Are secondary markets stealing the lunch—tenants and investor capital—of gateway cities? Not so fast. One key takeaway from the panel discussion “Markets Shift: Are the Lines Blurring between Traditional Gateway Markets and Secondary Cities?” is that the death of the gateway market has been highly exaggerated.
“I really think that a lot of these gateway cities have been getting a bad rap, and I’m happy about that, because it’s allowing us to invest in those markets in a more productive way than we would have otherwise,” said Sara Queen, head of equity strategies for MetLife Investment Management’s Real Estate Group. However, the narrative on the “gateways versus secondaries” battle is somewhat false. In many cases, strategies can be both rather than choosing one over the other, she said.
Figuring out how migration and leasing trends have been changed or accelerated by the pandemic has been top-of-mind for both employers and commercial real estate investors. Investor capital has been flowing to high-growth secondary markets such as Austin, Raleigh, and Nashville for the past several years. However, there is still a solid case for gateway markets despite some of the disruption seen over the past 18 months.
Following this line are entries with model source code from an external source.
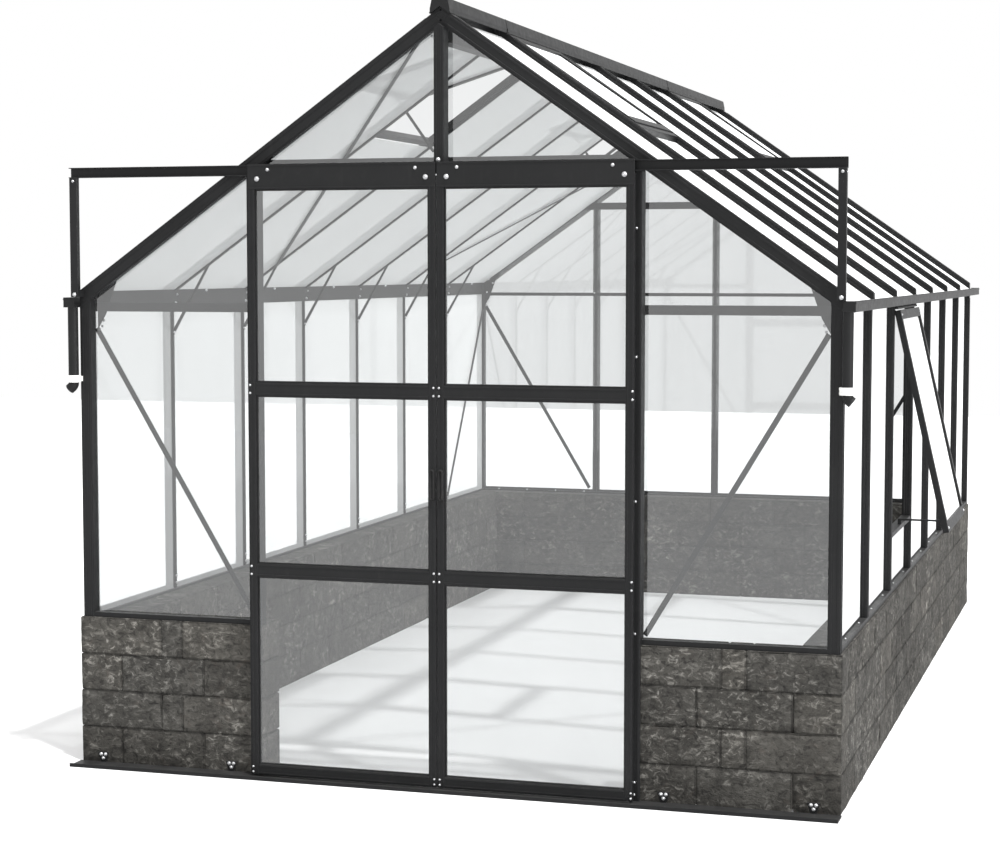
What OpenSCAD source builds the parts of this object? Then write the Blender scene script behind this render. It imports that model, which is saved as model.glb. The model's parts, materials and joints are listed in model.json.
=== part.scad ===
// Gable greenhouse on a block dwarf wall, with a pair of top-hung sliding doors.
// Origin: middle of the front, on the ground, under the threshold rail.
// X runs along the front, Y into the house, Z up. Millimetres.

/* [House] */
// Spacing of the glazing bars
bay = 730; // [600:2:880]
// Number of bays along each side
side_bays = 7; // [6:1:9]
// Height of the roof's outer surface at the side walls
eave_h = 1850; // [1780:5:2240]
// Roof slope from level, in degrees
roof_angle = 35.1; // [33:0.1:43]
// Distance from the outermost bar's centre to the frame's outer face
frame_edge = 20; // [19:1:26]

/* [Dwarf wall] */
// Height of one course of blocks
course_h = 144; // [110:1:180]
// Number of courses
courses = 4; // [3:1:4]
// Thickness of the wall
wall_t = 180; // [140:5:220]
// How far the wall stands proud of the frame
wall_proud = 15; // [15:1:30]

/* [Bars and glass] */
// Width of a glazing bar
bar_w = 38; // [30:1:46]
// How far a bar stands out from the glass
bar_h = 28; // [24:1:40]
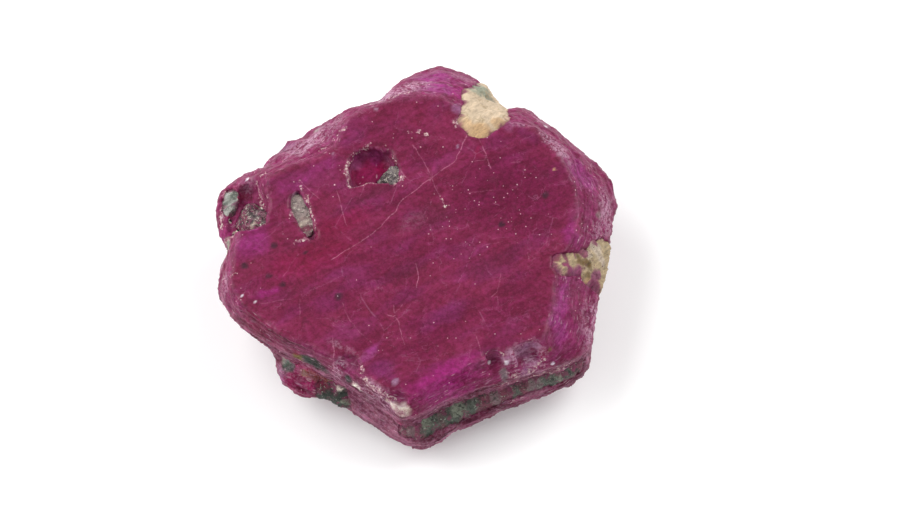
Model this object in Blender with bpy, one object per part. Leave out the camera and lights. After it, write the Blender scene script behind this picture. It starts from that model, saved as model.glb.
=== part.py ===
"""A raw ruby crystal: a thick six-sided plate with a flat face, worn bevels and layered sides, and the
grains of host rock that still fill its pockets and its seam.

Sizes are in millimetres, and MM turns them into metres. +Z is up, +X is to the right and the viewer
stands on the -Y side. The origin is in the middle of the flat base that the crystal rests on.
"""

import math

import bmesh
import bpy
from mathutils import Vector, noise

MM = 0.001

# Heights above the base
FACE_HEIGHT = 9.4  # the flat face, over the origin
FACE_TILT = math.tan(math.radians(4.0))  # the face rises towards the back
GIRDLE_HEIGHTS = [6.2, 7.0, 6.3, 6.6]  # widest line of the upper plate: right, back, left, front
BELT_HEIGHT = 4.7  # lower edge of the upper plate, where the seam starts
LOWER_TOP_HEIGHT = 3.5  # upper edge of the lower plate, where the seam ends
LOWER_EDGE_HEIGHT = 2.5  # where the lower plate turns under

SECTORS = 160  # steps around the crystal
WORN_EDGE = 0.10  # how far chipping moves an edge
BROKEN_SIDE = 0.30  # how far it moves a broken surface
BEVEL_WAVES = 0.21  # how far it lifts or lowers the bevel
FACE_EDGE_CHIP = 1.1  # distance over which the chipping of the face's edge changes
BEVEL_CHIP = 1.5  # the same on the bevel, outwards
BEVEL_LUMP = 2.2  # and upwards
SIDE_CHIP = 1.6  # the same on the layered side, outwards
SIDE_LUMP = 2.0  # and upwards
LAYER_CONTRAST = 3.0  # how many times faster it changes down the side than around it
APART = 9.0  # distance that keeps the chipping outwards and upwards from being alike

POCKET_CHIPS = (0.5, 0.12)  # length of the sides of a pocket's broken edge, and how far they jog
POCKET_FLOOR = 0.22  # roughness of a pocket's floor, as a share of its depth
POCKET_LUMP = 0.6  # distance over which that roughness changes
POCKET_LIP = 0.3  # where a pocket's wall steepens, as a share of its depth and its slope
POCKET_MIDDLE = 0.55  # size of the inner ring of its floor, as a share of the outer one
GRAIN_CHIPS = (0.55, 0.06)  # the same as POCKET_CHIPS for the edge of a grain's socket
GRAIN_PROUD = 0.14  # how far a grain stands out of a worn side
GRAIN_LUMP = 0.7  # distance over which the lumps of its top change
GAP = 0.25  # clearance between a grain and its socket
JOG_LENGTH = 0.35  # distance over which the jogs of a broken edge change
SHARPEST_CORNER = 0.6  # least cosine of half a corner's turn that an outline is moved by
CUT_ABOVE = 3.0  # how far a cutting shape reaches above the surface

# Outlines seen from above, anticlockwise from the right
FACE_EDGE = [
    (12.5, -0.3), (13.1, 2.4), (12.7, 4.7), (11.4, 7.6), (9.6, 9.5), (7.2, 10.1), (4.8, 10.6), (3.6, 11.4),
    (2.0, 12.4), (-1.2, 12.2), (-3.5, 11.5), (-5.6, 10.3), (-6.4, 7.9), (-8.4, 6.7), (-10.4, 5.9),
    (-11.7, 5.2), (-11.8, 1.8), (-13.9, 0.7), (-14.2, -1.0), (-14.5, -3.3), (-14.5, -4.7), (-13.8, -5.8),
    (-12.3, -7.3), (-10.1, -9.0), (-7.5, -10.0), (-4.8, -11.7), (-2.6, -13.4), (-0.9, -14.5), (1.0, -13.3),
    (4.4, -11.2), (6.7, -10.2), (10.1, -9.2), (10.7, -7.4), (11.1, -4.4), (11.5, -2.4),
]
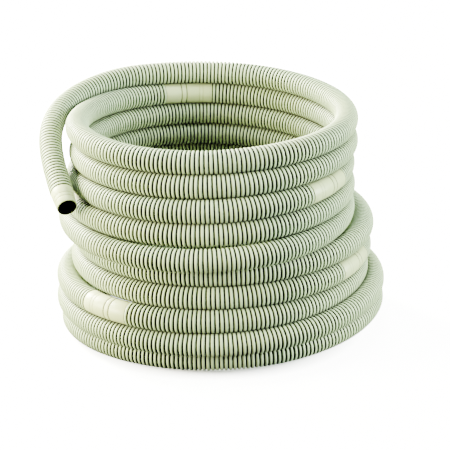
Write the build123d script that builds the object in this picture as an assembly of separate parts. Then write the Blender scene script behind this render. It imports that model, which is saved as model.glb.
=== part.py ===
"""Corrugated drain hose for a caravan, 12 m long, coiled into a free-standing hank.

The hose is moulded in eight ribbed lengths with a plain cuff between each two, so it
can be cut at any cuff. It starts at a free end that hangs over the left of the hank,
goes round the top turn and winds down to the floor.
Millimetres. Z is up, the hank stands on z = 0 and its free end points toward -Y.
"""
import math
import os

from build123d import *

# Hose section. The outside diameter is the mean of crests and grooves, because the
# ribs of touching turns sit in each other's grooves.
TUBE = 27.2
BORE = 23.5
MOUTH = 25.6                # outside diameter at an open end, drawn in a little
PITCH = TUBE + 0.2          # drop of the hose in one full turn

# Lengths along the hose
MODULE = 1500.0             # from one cuff to the next
STEPS = 22                  # route steps in one module
STEP = MODULE / STEPS
MODULES = 8
FIRST_CUFF = 21             # route point at the middle of the first cuff

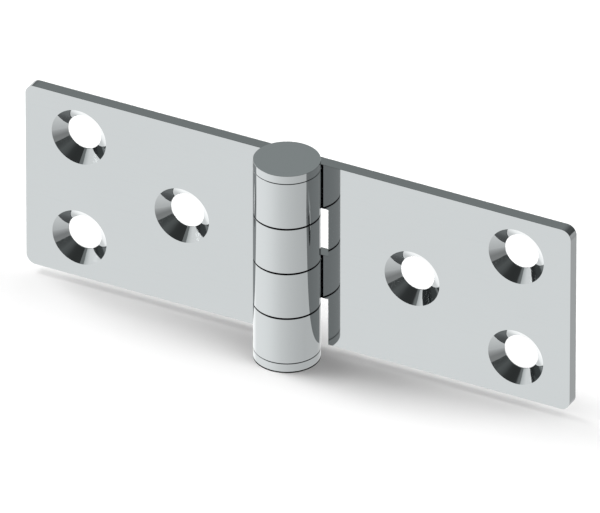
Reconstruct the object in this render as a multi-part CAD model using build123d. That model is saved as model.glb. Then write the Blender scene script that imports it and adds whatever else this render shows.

“There is scale that large markets like a Chicago, New York, Boston, and San Francisco offer that you can’t get in growth markets,” said Keith Largay, senior managing director and co-head of the JLL Capital Markets office in Chicago. Gateways also tend to offer more infrastructure, deeper labor pools, and the appeal of 24/7 activity that many people crave.
Investors are looking for clues to potential changes in demand in migration and leasing trends. On the tenant side, the main driver is where do companies find their labor in the most cost-effective way possible, noted Steven Steinmeyer, a senior managing director at JLL. The answer to that varies depending on the industry and type of talent that companies need. “There are a lot of compelling reasons to be in a gateway, and there also are reasons to be in an Austin, if that works for you,” he said. At the end of the day, companies are going to locate in markets where it makes the most sense for their business, he added.
Over the long term, gateway cities are not going anywhere. “The amount of infrastructure and the billions of dollars of real estate that exist in these gateway markets—you can’t compete with that in these emerging markets on scale,” said Stephen Sotoloff, a senior principal of Walton Street Capital. However, investment strategies also vary depending on the investment platform, such as core-plus versus value-add or opportunistic, and there is no disputing the attractive opportunities in high-growth secondary markets.
Secondary markets are definitely coming into their own, Stoloff noted. In fact, all the investments that Walton Street Capital is making right now are concentrated in emerging markets since they are a better play for the firm’s five- to seven-year hold strategy. That does go back to the point that strategies can involve gateways and secondaries when considering the longer-term investment horizon, he added.